一方で、2020年12月、当社らは、Seagen Inc.の当該米国特許が無効であるとして、米国特許商標庁に当該米国特許の有効性を審査する特許付与後レビュー(Post Grant Review、以下「PGR」という。)の請求手続を行いましたが、2021年6月、当該PGRの審理を開始しない旨の決定がなされておりました。当該決定を受け、同年7月、当社らは、米国特許商標庁への再審理請求を行うとともに、同年8月、バージニア州東部地区連邦地方裁判所に行政訴訟を提起し、その結果、2022年4月、米国特許商標庁は上記再審理請求を認めPGRの開始を決定しました。同年7月、米国特許商標庁はSeagen Inc.の再審理請求を認め、PGRを進めないことを決定しましたが、当社の再審理請求を受け、2023年2月、PGRの再開を決定しました。
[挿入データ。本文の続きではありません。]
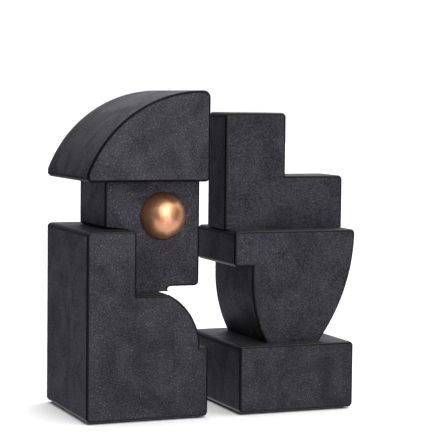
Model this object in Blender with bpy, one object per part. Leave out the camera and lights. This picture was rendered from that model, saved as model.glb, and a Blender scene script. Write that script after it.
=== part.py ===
"""A pair of sculptural book ends, cast as round-edged blocks that are stacked on hidden dowels.

Metres, +Z up. +X runs from the left book end to the right one, +Y runs from front to back.
The origin is on the resting plane, under the middle of the whole pair.
Distances along X in the outlines are measured from the left book end's book-side face, and
distances along Y from the front faces; FRAME_SHIFT moves both to the origin.
"""
import math

import bmesh
import bpy
from mathutils import Vector

# ---- driving dimensions, in metres ----
BOOK_GAP = 0.0200            # space between the two book-side faces at rest
FULL_WIDTH = 0.0740          # width of the torso, the hat and the right-hand base
FULL_DEPTH = 0.0800          # depth of the torso, the hat and the right-hand base
JOINT_GAP = 0.0003           # space between touching pieces
EDGE_RADIUS = 0.0014         # rounding around the front and back faces
CORNER_RADIUS = 0.0028       # rounding of the corners of a block's outline
SMALL_CORNER = 0.0020
FELT_THICKNESS = 0.0007
FELT_INSET = 0.0030          # felt edge to block edge
FOOT_Z = FELT_THICKNESS + JOINT_GAP

# left book end
HAT_TOP_Z = 0.1900
HAT_BOTTOM_Z = 0.1375
HAT_RADIUS = 0.0747          # curved top of the hat
HAT_FLAT_TOP = 0.0043        # flat strip of the hat's top beside the book
HAT_TOP_CORNER = 0.0042
COLUMN_TOP_Z = 0.1098
COLUMN_WIDTH = 0.0297
LEDGE_Z = 0.0729             # top of the torso in front of the neck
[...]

特許侵害訴訟の第一審の結果にかかわらず、当社は控訴審では当該米国特許は無効と判断される可能性が高く、それに加えて米国特許商標庁におけるPGRにおいても当該米国特許は無効と判断される可能性が高いと考えており、当社が賠償金の支払いを命じられる可能性が低いと判断しているため、当該米国特許の侵害に係る賠償金の引当金を計上しておりません。